== Dataset extract ==
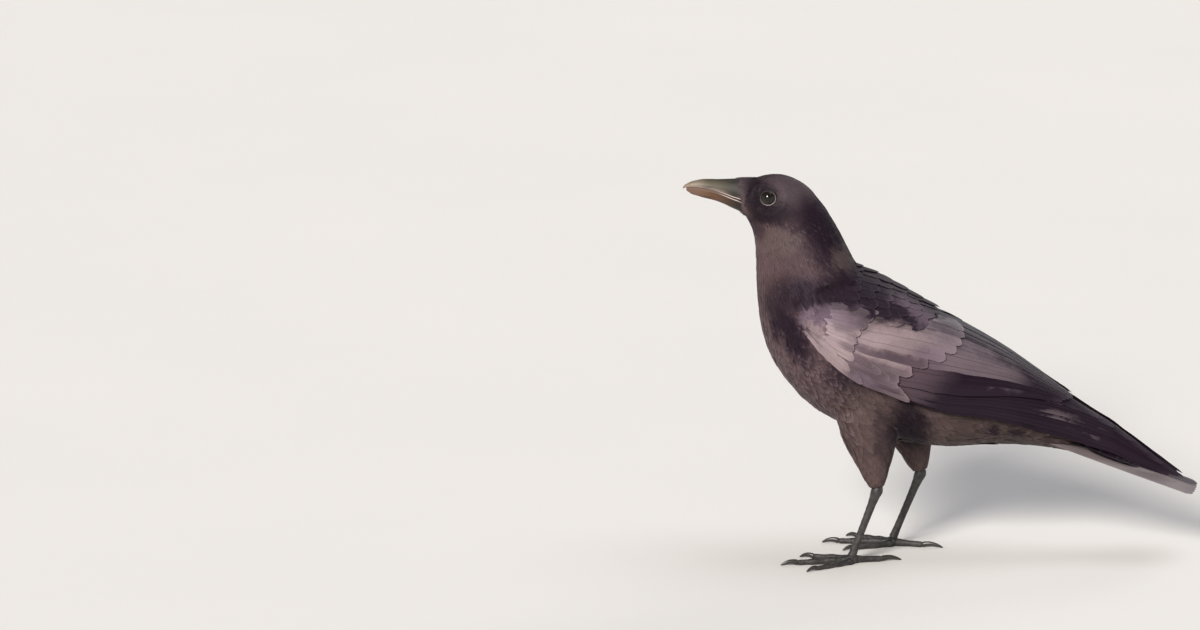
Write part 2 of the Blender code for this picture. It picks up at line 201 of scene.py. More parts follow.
# Soft patches of tone, later ones over earlier ones: x and height of the middle, half length, half
# height, lean in degrees, tone, and how much of it shows. The second group is for the wings alone.
markings = {
    "collar": (-100, 222, 42, 16, -6, "dark", 0.95),
    "napeBase": (-80, 248, 14, 9, -50, "olive", 0.75),
    "cheek": (-128, 263, 15, 14, 0, "olive", 0.85),
    "chin": (-150, 272, 13, 9, -60, "soot", 0.75),
    "nape": (-97, 277, 27, 11, -54, "dark", 0.95),
    "underEye": (-139, 285, 21, 11, -6, "ink", 0.97),
    "lore": (-147, 301, 15, 13, 20, "ink", 0.97),
    "wingFront": (-122, 192, 34, 14, -60, "dark", 1.0),
    "thighRear": (-46, 106, 10, 32, 8, "soot", 0.6),
    "behindThigh": (-25, 112, 19, 34, 8, "ink", 1.0),
    "ventGap": (41, 109, 7, 6, 0, "ink", 0.85),
    "ventGapRear": (59, 107, 9, 5, 10, "ink", 0.85),
}
wingMarkings = {
    "coverts": (-50, 171, 56, 30, -14, "mid", 0.95),
    "shoulder": (-94, 206, 34, 11, 0, "lavender", 0.9),
    "leadingEdge": (-91, 179, 31, 13, -54, "pale", 0.95),
    "greaterCoverts": (-33, 185, 58, 13, -12, "pale", 0.88),
    "innerCoverts": (-2, 173, 27, 11, -10, "lavender", 0.95),
    "covertGap": (-50, 165, 24, 11, -14, "gap", 0.9),
    "medianGap": (-76, 198, 19, 7, 0, "worn", 0.9),
    "wingLow": (-66, 157, 13, 8, -45, "lavender", 0.8),
    "scapularEnds": (-18, 209, 29, 9, -33, "lavender", 0.8),
    "tertials": (30, 170, 46, 13, -24, "dove", 0.95),
    "lowWing": (-30, 148, 26, 10, -22, "worn", 0.5),
    "primaryEdge": (93, 122, 20, 4, -14, "dove", 0.55),
    "primaryTip": (122, 108, 19, 3.5, -22, "dove", 0.6),
}


# Where each broad tone, and below that the scaled look, fades in or out: along x, up z, or over a
# slope of both.
zones = {
    "outside": (12, 26),  # how far from the middle the wings' own patches begin
    "neckUp": (200, 240),
    "neckBack": (56, 90),
    "breastUp": (195, 235),
    "breastBack": (-105, -75),
    "bellyUp": (132, 165),
    "ventBack": (-10, 25),
    "throatBack": (-144, -122),
    "crownUp": (280, 300),
    "crownBack": (75, 95),
    "lowBreastUp": (160, 190),
    "lowBreastBack": (-85, -50),
    "rearBellyUp": (100, 125),
    "rearBellyBack": (0, 40),
    "drift": 12,  # how far the borders wander
    "patchEdge": (0.05, 1.4),  # from the middle of a patch to past its rim
}


def inMetres(name):
    return [edge * mm for edge in zones[name]]


def plumageTone(finish, onBody=True, drifting=4):
    # the crow's markings by place, the same for its skin, its coat and its long feathers
    x, y, z = finish.parts(finish.place())
    drift = (finish.noise(90, 3) - 0.5) * zones["drift"] + (finish.number("tint") - 0.5) * drifting
    x = x * 1000 + drift
    z = z * 1000 + drift
    outside = abs(y).rise(*inMetres("outside"))
    neck = z.rise(*zones["neckUp"]) * (1 - (x + z * 0.7).rise(*zones["neckBack"]))
    breast = (1 - z.rise(*zones["breastUp"])) * (1 - x.rise(*zones["breastBack"]))
    below = (1 - z.rise(*zones["bellyUp"])) * float(onBody)
    throat = neck * (1 - x.rise(*zones["throatBack"]))
    crown = z.rise(*zones["crownUp"]) * (1 - (x + z * 0.6).rise(*zones["crownBack"]))
    tone = finish.blend(below, tones["dark"], tones["belly"])
    tone = finish.blend(below * x.rise(*zones["ventBack"]), tone, tones["vent"])
    for share, name in ((breast, "breast"), (neck, "brown"), (throat, "throat"), (crown, "crown")):
        tone = finish.blend(share, tone, tones[name])
    patches = [(*patch, 1.0) for patch in markings.values()]
    if not onBody:
        patches += [(*patch, outside) for patch in wingMarkings.values()]
    for middleX, middleZ, long, high, lean, name, share, shown in patches:
        cosine, sine = math.cos(math.radians(lean)), math.sin(math.radians(lean))
        run = (x - middleX) * (cosine / long) + (z - middleZ) * (sine / long)
        climb = (z - middleZ) * (cosine / high) - (x - middleX) * (sine / high)
        within = 1 - (run * run + climb * climb).rise(*zones["patchEdge"])
        tone = finish.blend(within * share * shown, tone, tones[name])
    return tone


def barbs(finish, count):
    # fine uneven ribs that run out and forward from the shaft of each feather
    across, along = finish.vane()
    run = (along - abs(across) * 0.55 / 8) * (count * 2)
    sockets = {"X": run, "Y": across * 2.5, "Z": finish.number("tint") * 57}
    where = finish.node("ShaderNodeCombineXYZ", {}, sockets)
    return finish.node("ShaderNodeTexNoise", {}, {"Vector": where, "Scale": 1.0, "Detail": 2.0}, "Fac")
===
Check each line of the material above for "parts" and say how many lines contain it, giving the number alone.

2